Showing what a big budget can pay for, Brookings reports on its website that it “brings together more than 300 leading experts in government and academia from all over the world”, and according to its IRS forms it employed 554 staff in 2012, compared to 319 staff in 2007. Currently, Brookings lists 357 Experts, of whom 50 are Directors of some sort, 333 are Fellows (some of whom have dual appointments as Directors), and 242 are described as “Senior”.

To illustrate the scale of this operation, Brookings has more Directors than most think tanks have research staff, and more fellows than many countries have policy researchers. If think tanks themselves were countries, Brookings would have aircraft carriers. It should be noted, however, that of all the 333 Fellows, 204 are listed as Nonresident. The tax form clarifies that Brookings employs 119 people with an annual salary above $100.000, which, subtracting a handful of top administrators, may be a good ballpark proxy for the number of senior full-time resident experts.
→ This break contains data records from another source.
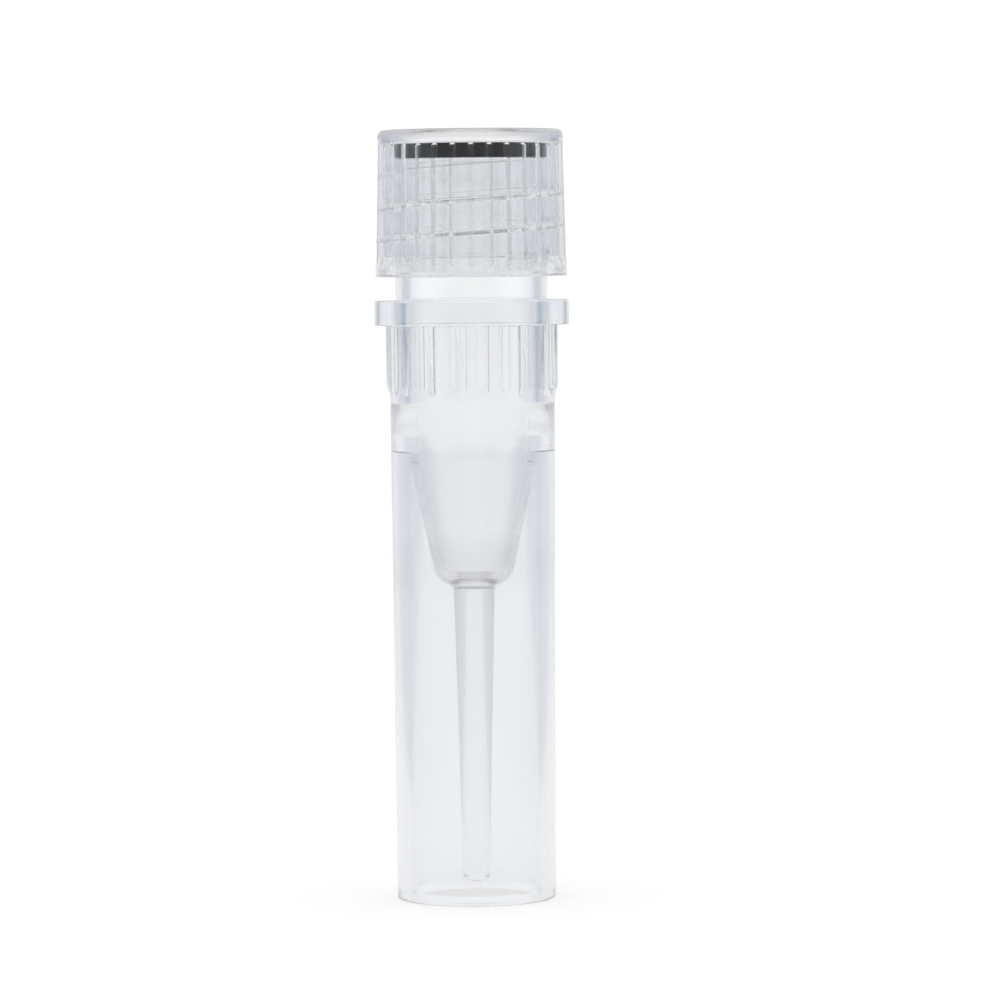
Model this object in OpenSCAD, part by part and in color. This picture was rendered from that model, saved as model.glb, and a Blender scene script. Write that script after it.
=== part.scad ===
// Self-standing screw-cap vial: a moulded tube with a conical reservoir inside a
// skirt, a fluted screw cap and a sealing ring. Millimetres, +Z up, with the origin
// in the middle of the ring that the skirt stands on.

/* [Tube] */
// Height of the rim above the foot
tube_h = 46.5; // [42:0.1:60]
// Diameter of the straight bore
bore_d = 8; // [6.6:0.1:9.6]
// Length of the straight bore, from the rim
bore_depth = 15.3; // [12:0.1:18.4]
// Rounding of the rim's two edges
rim_round = 0.15; // [0.05:0.05:0.25]

/* [Neck] */
// Wall of the neck below its thread
neck_wall = 0.8; // [0.6:0.05:1]
// Height of the threaded length, from the rim down
threaded_h = 6.1; // [4.4:0.1:7.4]
// Height of the plain neck between the thread and the flange
plain_h = 2.7; // [2.2:0.1:4]

/* [Flange] */
// How far the flange stands out of the neck
flange_proud = 1.33; // [1.1:0.01:2]
// Thickness of the flange
flange_t = 1.6; // [1:0.1:2.5]
// Rounding of the flange's edges
flange_round = 0.12; // [0.05:0.01:0.3]

/* [Grip ribs] */
// Number of ribs
rib_count = 16; // [8:1:20]
// Width of a rib
rib_w = 0.7; // [0.4:0.05:1]
// How far a rib stands out of the skirt
rib_proud = 0.2; // [0.1:0.05:0.3]
// Length of a rib, down from the flange
rib_len = 4.4; // [2:0.1:6]
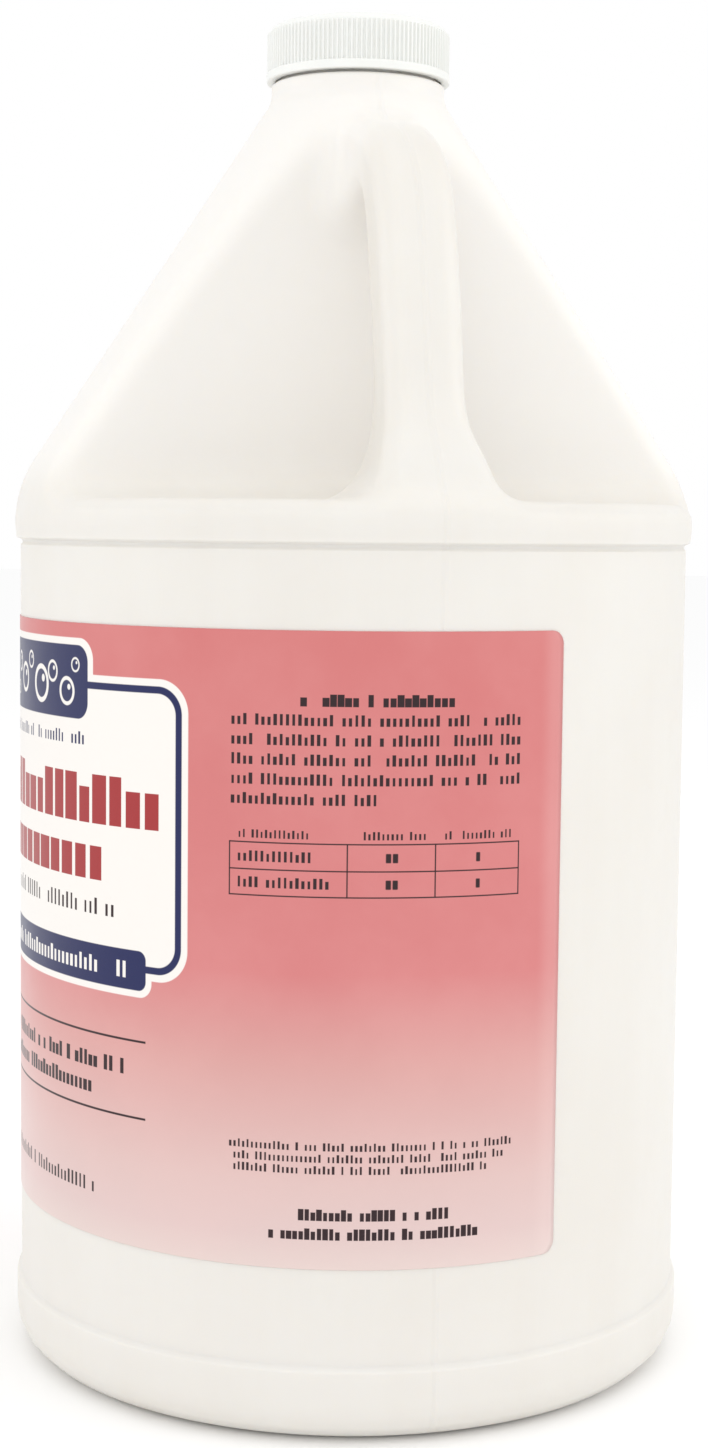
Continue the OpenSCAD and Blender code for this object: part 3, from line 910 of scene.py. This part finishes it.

Possibly one lesson that smaller think tanks in developing countries can take from looking at Brookings is not to try to be Brookings — with smaller budgets, you are better off specializing rather than stretching yourself too thin across many issues. That said, practice everywhere would improve if think tanks themselves would argue for more transparency of funding, and exemplify good practice in the field.

It has been a few years since I was a graduate student, yet I find that whenever I am in a restaurant I still retain the habit of reading menus from the right, running down the column of numbers to identify a good price before scanning left to look at the dish. While reading from the right, focusing on the numbers, is unlikely to expand our culinary horizons, the approach may have its merits when looking at think tanks. The budget lines and price tags, the ratios as well as their changes over time, they all help us understand think tanks in the way that think tanks can help us understand the world.